Well, people call me crazy anyway...

I posted this as a bug:
-----------------------------------------------
I believe this spans back to L215.

I do not have any OTA channels set up. I subscribe to my locals through Dish, so this is not the OTA subscrption guide issue.

Prior to L215 I could type in "2", "11", "22", "53", etc. to tune to my local stations. The stations are also currently available in the 8000 range of channels.

Both my 508 and my 301 still have the channels mapped as such, in both places.

The 921 has no channels listed below 101, so typing "2", or "11" brings up nothing now. If I'm using my 921 I have to search through the 8000's to find my local channels.
---------------------------------------------

Anyone else seeing this? Is there a workaround? I've tried rebooting, and have had Dish tech shoot out "a signal".

Any info will be appreciated.
(Or am I crazy?) :eek2: 

Dom


----------



## jergenf (Mar 31, 2005)

You have no channel between 00-99 range but you did have then before 216?

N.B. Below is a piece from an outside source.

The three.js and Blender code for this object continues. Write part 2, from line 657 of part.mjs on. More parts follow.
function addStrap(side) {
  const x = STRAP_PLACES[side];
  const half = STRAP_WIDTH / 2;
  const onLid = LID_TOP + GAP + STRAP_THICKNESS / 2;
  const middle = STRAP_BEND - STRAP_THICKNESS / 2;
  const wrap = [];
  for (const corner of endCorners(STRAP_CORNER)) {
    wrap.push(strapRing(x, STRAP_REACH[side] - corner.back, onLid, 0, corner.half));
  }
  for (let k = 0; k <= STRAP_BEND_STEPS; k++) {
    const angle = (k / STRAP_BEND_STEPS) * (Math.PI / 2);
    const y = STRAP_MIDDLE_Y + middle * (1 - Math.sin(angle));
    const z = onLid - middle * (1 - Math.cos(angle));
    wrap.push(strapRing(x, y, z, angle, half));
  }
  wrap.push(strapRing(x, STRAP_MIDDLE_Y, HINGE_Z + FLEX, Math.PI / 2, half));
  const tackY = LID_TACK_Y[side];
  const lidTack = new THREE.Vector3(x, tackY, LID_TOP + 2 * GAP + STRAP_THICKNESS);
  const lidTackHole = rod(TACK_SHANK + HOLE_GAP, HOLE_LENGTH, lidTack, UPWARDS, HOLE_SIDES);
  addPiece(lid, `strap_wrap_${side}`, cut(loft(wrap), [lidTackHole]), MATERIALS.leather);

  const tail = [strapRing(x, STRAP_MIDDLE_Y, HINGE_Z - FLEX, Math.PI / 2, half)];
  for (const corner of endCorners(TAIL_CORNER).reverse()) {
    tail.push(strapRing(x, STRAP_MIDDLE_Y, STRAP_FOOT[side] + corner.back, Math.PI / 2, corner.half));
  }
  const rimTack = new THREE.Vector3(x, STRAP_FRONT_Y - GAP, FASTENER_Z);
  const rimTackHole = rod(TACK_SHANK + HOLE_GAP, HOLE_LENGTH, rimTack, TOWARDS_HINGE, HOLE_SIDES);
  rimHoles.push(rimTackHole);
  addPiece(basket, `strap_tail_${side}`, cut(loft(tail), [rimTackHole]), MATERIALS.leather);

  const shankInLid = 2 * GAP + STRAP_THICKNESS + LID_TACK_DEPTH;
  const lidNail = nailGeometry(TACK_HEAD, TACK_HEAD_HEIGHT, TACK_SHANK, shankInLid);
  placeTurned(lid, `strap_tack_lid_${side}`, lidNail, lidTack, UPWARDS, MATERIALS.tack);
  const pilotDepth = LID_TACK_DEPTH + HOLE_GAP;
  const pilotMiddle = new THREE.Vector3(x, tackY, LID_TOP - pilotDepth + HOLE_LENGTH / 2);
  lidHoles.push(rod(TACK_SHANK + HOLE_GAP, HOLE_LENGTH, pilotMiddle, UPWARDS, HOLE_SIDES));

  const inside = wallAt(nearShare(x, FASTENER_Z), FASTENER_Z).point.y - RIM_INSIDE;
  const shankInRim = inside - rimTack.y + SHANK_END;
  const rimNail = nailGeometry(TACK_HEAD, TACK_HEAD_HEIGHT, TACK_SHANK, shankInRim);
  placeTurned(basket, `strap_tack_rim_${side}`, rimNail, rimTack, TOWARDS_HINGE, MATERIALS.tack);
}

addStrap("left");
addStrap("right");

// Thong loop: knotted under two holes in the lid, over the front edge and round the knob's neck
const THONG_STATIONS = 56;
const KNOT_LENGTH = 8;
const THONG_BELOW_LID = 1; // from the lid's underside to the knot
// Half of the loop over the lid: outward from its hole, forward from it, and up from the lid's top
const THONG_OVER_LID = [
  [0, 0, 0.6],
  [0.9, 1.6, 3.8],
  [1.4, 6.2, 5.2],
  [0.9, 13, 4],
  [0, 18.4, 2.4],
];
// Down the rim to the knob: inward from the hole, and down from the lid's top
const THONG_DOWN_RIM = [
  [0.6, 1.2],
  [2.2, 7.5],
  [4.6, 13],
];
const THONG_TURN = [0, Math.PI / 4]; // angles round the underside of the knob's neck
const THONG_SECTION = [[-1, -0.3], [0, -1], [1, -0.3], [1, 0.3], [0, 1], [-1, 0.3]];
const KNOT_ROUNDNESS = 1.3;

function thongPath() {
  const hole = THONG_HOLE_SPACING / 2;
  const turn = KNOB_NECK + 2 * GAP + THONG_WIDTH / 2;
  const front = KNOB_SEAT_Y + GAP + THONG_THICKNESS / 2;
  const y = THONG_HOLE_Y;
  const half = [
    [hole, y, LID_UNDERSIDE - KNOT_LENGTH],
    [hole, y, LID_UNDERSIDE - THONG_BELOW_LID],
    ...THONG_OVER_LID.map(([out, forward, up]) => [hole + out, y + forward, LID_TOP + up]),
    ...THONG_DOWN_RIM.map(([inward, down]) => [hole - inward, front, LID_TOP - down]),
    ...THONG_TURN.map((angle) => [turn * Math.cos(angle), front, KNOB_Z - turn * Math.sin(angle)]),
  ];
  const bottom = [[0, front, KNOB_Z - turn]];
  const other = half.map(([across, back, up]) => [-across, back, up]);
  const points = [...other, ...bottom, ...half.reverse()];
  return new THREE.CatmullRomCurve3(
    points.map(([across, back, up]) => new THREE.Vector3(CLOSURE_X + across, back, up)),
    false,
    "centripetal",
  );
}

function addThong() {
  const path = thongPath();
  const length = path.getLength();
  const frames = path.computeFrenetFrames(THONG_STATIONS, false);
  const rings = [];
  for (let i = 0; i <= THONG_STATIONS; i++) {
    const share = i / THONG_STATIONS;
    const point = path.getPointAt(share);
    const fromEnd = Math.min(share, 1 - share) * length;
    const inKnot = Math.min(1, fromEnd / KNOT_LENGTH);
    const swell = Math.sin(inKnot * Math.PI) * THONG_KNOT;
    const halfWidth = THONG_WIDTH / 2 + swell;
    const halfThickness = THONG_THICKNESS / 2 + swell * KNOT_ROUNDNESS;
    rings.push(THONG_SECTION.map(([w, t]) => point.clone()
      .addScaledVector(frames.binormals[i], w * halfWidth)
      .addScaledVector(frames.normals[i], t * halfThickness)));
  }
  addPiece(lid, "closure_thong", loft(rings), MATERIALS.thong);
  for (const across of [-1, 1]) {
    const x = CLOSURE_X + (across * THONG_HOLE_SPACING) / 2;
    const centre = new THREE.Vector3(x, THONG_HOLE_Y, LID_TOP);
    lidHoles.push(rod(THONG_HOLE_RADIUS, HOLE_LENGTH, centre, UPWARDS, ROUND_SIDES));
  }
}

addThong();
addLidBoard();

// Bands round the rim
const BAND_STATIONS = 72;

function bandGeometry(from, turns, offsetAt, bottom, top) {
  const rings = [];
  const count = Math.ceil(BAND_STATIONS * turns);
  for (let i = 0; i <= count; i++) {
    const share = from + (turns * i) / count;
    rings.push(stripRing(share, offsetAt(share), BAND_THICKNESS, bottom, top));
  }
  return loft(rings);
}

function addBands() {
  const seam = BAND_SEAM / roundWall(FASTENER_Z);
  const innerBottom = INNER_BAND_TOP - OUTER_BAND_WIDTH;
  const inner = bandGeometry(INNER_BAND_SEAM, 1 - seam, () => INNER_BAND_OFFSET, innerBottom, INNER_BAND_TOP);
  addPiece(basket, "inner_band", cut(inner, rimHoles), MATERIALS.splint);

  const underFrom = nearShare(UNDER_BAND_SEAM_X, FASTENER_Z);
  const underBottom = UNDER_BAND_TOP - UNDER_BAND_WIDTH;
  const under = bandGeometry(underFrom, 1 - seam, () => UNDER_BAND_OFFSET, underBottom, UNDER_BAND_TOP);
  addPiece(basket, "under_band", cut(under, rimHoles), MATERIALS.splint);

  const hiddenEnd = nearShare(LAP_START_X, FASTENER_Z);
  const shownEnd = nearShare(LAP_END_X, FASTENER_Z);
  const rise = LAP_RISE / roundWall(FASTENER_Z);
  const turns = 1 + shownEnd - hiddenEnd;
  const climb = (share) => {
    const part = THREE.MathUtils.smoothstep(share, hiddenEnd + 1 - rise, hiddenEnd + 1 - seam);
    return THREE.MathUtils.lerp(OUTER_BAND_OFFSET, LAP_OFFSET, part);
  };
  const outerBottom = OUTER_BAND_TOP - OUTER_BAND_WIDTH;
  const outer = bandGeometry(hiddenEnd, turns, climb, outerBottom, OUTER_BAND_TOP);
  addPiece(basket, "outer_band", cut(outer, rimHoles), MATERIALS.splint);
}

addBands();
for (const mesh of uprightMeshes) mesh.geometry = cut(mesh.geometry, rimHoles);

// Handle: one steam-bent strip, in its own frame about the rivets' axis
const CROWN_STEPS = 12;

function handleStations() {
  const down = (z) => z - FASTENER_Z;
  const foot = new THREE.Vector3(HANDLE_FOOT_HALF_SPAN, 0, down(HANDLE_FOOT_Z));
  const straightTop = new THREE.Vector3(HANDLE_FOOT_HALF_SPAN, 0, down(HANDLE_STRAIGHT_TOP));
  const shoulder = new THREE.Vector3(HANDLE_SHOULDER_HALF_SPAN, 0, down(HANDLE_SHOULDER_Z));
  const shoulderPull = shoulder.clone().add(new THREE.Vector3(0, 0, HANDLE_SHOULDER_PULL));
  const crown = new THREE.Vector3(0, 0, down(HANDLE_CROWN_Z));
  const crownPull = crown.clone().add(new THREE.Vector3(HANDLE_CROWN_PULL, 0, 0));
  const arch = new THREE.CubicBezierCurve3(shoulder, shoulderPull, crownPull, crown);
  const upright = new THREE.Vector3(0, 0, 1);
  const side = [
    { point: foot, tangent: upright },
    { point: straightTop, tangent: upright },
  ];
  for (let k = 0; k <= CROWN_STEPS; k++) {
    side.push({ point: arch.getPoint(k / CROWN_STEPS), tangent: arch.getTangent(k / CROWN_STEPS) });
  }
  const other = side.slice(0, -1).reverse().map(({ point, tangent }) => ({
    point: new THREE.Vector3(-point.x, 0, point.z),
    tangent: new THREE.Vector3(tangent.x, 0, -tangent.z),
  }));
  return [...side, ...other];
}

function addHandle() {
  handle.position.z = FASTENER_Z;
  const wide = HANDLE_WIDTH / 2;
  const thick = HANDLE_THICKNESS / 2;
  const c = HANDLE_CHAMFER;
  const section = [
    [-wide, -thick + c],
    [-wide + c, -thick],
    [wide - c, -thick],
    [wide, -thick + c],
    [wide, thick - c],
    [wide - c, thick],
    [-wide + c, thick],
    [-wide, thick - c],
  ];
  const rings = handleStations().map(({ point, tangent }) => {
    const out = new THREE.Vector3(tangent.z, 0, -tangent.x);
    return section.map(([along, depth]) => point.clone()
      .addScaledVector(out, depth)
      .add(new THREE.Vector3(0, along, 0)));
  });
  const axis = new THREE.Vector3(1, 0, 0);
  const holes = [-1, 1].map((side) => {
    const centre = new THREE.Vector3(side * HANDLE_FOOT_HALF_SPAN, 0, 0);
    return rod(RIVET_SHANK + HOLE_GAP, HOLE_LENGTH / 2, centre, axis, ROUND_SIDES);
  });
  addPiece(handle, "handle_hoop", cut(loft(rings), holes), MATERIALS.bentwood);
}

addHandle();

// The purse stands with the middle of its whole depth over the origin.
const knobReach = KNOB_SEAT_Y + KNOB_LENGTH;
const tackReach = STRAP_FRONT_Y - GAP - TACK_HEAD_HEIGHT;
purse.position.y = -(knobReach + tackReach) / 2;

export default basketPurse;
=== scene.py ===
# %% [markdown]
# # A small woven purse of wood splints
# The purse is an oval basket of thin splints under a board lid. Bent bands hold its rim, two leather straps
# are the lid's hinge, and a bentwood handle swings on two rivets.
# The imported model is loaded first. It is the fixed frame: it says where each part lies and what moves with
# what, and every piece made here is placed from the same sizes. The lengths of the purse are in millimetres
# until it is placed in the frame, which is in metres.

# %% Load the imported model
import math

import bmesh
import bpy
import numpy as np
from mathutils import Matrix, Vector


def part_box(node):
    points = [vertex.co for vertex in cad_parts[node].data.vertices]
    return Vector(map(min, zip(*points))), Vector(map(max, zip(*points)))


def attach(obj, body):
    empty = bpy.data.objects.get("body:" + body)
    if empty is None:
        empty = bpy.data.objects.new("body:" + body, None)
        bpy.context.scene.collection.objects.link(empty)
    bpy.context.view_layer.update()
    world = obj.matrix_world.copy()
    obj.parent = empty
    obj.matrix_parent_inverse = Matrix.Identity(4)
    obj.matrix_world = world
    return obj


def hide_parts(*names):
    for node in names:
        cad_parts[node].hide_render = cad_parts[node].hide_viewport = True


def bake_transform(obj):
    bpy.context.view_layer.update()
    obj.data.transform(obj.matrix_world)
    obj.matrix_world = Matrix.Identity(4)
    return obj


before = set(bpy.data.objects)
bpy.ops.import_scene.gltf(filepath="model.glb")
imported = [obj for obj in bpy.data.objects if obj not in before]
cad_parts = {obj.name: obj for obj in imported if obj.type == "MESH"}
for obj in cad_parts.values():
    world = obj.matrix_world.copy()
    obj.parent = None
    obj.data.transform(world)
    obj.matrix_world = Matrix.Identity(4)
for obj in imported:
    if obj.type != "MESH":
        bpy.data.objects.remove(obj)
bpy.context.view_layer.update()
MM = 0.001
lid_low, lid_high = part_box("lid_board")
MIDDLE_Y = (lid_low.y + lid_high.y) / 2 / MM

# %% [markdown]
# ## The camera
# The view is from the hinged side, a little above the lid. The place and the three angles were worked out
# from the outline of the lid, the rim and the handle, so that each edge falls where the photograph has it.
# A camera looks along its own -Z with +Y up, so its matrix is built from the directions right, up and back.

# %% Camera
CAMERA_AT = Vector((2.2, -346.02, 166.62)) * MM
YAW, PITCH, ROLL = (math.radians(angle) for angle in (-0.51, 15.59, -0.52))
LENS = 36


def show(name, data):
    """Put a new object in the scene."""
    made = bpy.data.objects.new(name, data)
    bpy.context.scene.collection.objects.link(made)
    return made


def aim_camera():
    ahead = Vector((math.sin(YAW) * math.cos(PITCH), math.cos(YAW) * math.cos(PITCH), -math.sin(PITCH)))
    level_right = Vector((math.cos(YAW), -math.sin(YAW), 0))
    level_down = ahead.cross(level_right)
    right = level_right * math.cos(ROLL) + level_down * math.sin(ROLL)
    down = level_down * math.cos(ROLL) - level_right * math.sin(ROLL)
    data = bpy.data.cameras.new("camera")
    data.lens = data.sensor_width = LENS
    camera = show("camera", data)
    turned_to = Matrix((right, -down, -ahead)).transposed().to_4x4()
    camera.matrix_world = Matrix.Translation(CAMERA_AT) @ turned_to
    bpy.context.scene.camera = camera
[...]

Check menu 6-8 see if your channels are listed. Both analog and digital channels are scanable and should remain there. You can delete and rescan again this has helped some others.

Another thing to check because you admitted you don't have any OTA setup is menu - view preferrences -> display pref -> more , there's a box to enable analog.

This will mirror the 8000 channel to your OTA area however you really want the digital stations rather than analog (if you can get them because they're in HD)

If digital channel appear in the menu 6 -8 list but won't showup in the local guide area then you are affected by the 216 bug. Maybe the locals you were getting are outside your true DMA. 

Other than that everyone who subscribed did NOT loose the local lineup in their guide.


----------



## Mark Lamutt (Mar 24, 2002)

Dom - on the preferences screen (Menu-4-2), page 2 (More), deselect the "Enable Off-Air Channels" option. This will force your Dish locals to downmap again to theire channel numbers between 2 and 69.


----------



## AnubisPrime (Mar 13, 2005)

Mark's solution worked of course. Jergen also hinted to the preferences 4-2

I usually am fairly good with exploring every nook and corner of my electronic devices, but I sure missed that one! Thankfully, the experts know where to go.


Everyone here is much appreciated as always!


----------



## Michael P (Oct 27, 2004)

I call this the "semi-hidden menu" option. Unlike nearly every othher menu option, there is no number to press. "More" is a poorly worded button, since there is no way to know what you will get (unless you happen to read this or other DBS message boards).

The only other place on the 921 I've seen a "more" button is on the "point dish" menu.
There all you get is a message, not a choice to change any settings.


----------